▸ Exercise: Reproduce the material exactly, omitting nothing.

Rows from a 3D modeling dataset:
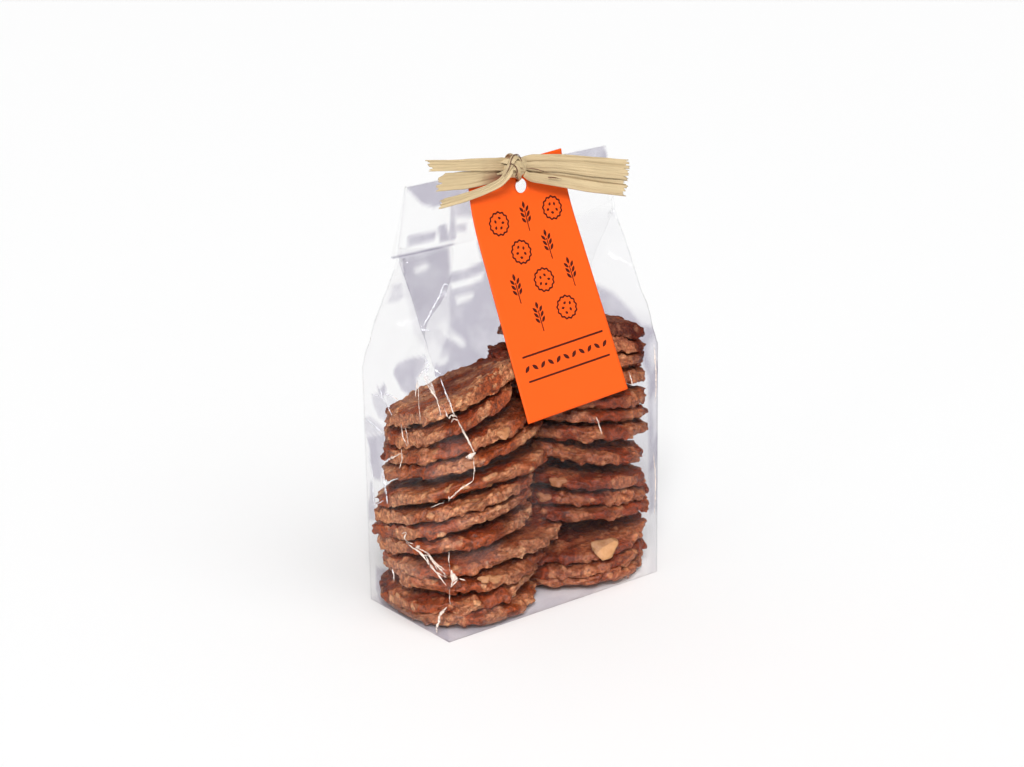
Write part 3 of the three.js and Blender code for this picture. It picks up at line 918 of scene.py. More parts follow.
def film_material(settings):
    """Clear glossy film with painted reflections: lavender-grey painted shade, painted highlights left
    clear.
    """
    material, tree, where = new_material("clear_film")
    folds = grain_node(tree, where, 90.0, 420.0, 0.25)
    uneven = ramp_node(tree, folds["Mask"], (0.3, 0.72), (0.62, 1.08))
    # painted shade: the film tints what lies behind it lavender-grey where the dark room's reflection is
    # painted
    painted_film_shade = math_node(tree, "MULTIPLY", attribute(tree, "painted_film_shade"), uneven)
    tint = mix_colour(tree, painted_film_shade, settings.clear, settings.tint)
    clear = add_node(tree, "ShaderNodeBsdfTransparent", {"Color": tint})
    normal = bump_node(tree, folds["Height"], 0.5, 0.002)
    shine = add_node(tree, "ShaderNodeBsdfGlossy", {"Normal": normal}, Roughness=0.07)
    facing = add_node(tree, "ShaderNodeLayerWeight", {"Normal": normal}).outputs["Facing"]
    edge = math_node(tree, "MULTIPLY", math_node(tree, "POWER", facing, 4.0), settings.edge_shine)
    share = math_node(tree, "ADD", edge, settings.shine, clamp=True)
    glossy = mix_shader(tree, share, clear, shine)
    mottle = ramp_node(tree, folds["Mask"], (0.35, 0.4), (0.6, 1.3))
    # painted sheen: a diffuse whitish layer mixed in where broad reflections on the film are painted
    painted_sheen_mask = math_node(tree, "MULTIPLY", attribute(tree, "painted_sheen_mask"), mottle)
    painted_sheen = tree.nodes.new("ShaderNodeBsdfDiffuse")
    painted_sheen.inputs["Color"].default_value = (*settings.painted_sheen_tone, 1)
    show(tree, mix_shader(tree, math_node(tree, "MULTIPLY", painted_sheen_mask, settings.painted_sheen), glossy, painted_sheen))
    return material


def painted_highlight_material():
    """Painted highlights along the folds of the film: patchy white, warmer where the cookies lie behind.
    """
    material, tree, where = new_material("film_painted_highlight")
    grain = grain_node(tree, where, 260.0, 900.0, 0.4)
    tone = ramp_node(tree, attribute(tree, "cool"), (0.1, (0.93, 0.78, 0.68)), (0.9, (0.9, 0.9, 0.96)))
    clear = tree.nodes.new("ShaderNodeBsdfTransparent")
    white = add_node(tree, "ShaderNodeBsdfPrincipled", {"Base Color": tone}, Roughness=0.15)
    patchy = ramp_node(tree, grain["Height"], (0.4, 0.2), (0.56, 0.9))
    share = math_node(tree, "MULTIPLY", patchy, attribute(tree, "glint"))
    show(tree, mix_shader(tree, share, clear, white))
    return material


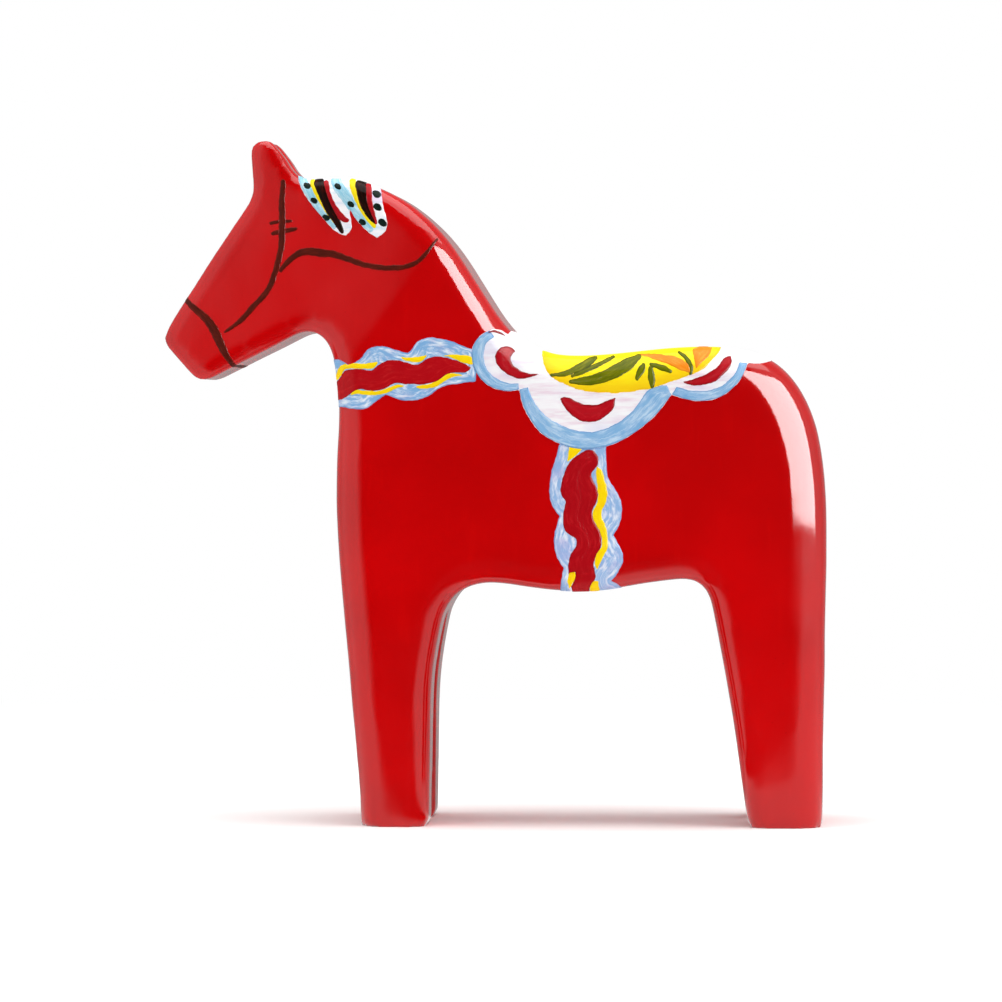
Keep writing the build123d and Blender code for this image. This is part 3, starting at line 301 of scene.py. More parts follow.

▸ Expected answer:
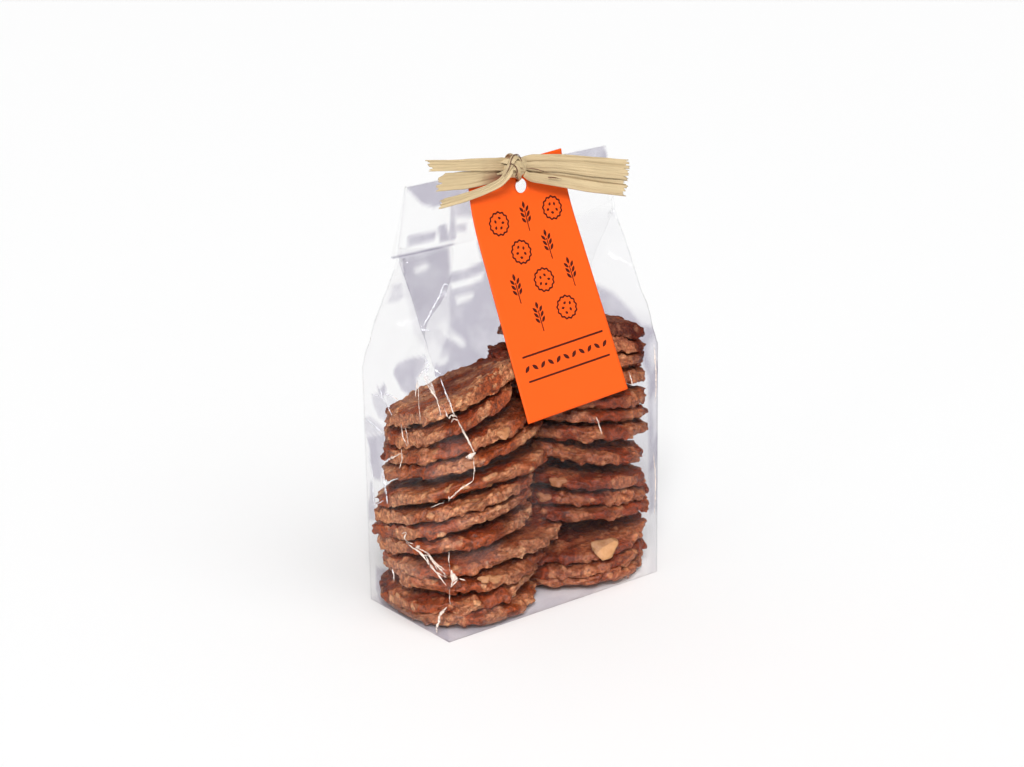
Write part 3 of the three.js and Blender code for this picture. It picks up at line 918 of scene.py. More parts follow.
def film_material(settings):
    """Clear glossy film with painted reflections: lavender-grey painted shade, painted highlights left
    clear.
    """
    material, tree, where = new_material("clear_film")
    folds = grain_node(tree, where, 90.0, 420.0, 0.25)
    uneven = ramp_node(tree, folds["Mask"], (0.3, 0.72), (0.62, 1.08))
    # painted shade: the film tints what lies behind it lavender-grey where the dark room's reflection is
    # painted
    painted_film_shade = math_node(tree, "MULTIPLY", attribute(tree, "painted_film_shade"), uneven)
    tint = mix_colour(tree, painted_film_shade, settings.clear, settings.tint)
    clear = add_node(tree, "ShaderNodeBsdfTransparent", {"Color": tint})
    normal = bump_node(tree, folds["Height"], 0.5, 0.002)
    shine = add_node(tree, "ShaderNodeBsdfGlossy", {"Normal": normal}, Roughness=0.07)
    facing = add_node(tree, "ShaderNodeLayerWeight", {"Normal": normal}).outputs["Facing"]
    edge = math_node(tree, "MULTIPLY", math_node(tree, "POWER", facing, 4.0), settings.edge_shine)
    share = math_node(tree, "ADD", edge, settings.shine, clamp=True)
    glossy = mix_shader(tree, share, clear, shine)
    mottle = ramp_node(tree, folds["Mask"], (0.35, 0.4), (0.6, 1.3))
    # painted sheen: a diffuse whitish layer mixed in where broad reflections on the film are painted
    painted_sheen_mask = math_node(tree, "MULTIPLY", attribute(tree, "painted_sheen_mask"), mottle)
    painted_sheen = tree.nodes.new("ShaderNodeBsdfDiffuse")
    painted_sheen.inputs["Color"].default_value = (*settings.painted_sheen_tone, 1)
    show(tree, mix_shader(tree, math_node(tree, "MULTIPLY", painted_sheen_mask, settings.painted_sheen), glossy, painted_sheen))
    return material


def painted_highlight_material():
    """Painted highlights along the folds of the film: patchy white, warmer where the cookies lie behind.
    """
    material, tree, where = new_material("film_painted_highlight")
    grain = grain_node(tree, where, 260.0, 900.0, 0.4)
    tone = ramp_node(tree, attribute(tree, "cool"), (0.1, (0.93, 0.78, 0.68)), (0.9, (0.9, 0.9, 0.96)))
    clear = tree.nodes.new("ShaderNodeBsdfTransparent")
    white = add_node(tree, "ShaderNodeBsdfPrincipled", {"Base Color": tone}, Roughness=0.15)
    patchy = ramp_node(tree, grain["Height"], (0.4, 0.2), (0.56, 0.9))
    share = math_node(tree, "MULTIPLY", patchy, attribute(tree, "glint"))
    show(tree, mix_shader(tree, share, clear, white))
    return material


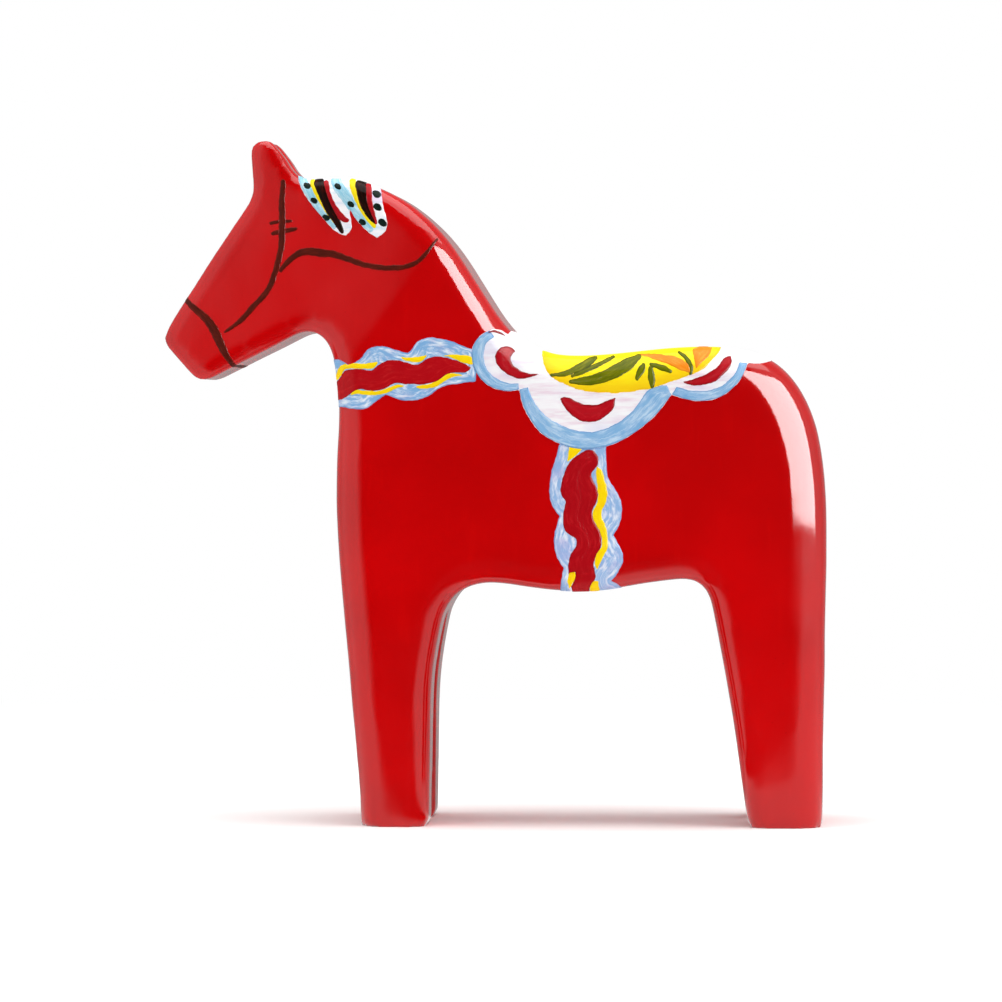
Keep writing the build123d and Blender code for this image. This is part 3, starting at line 301 of scene.py. More parts follow.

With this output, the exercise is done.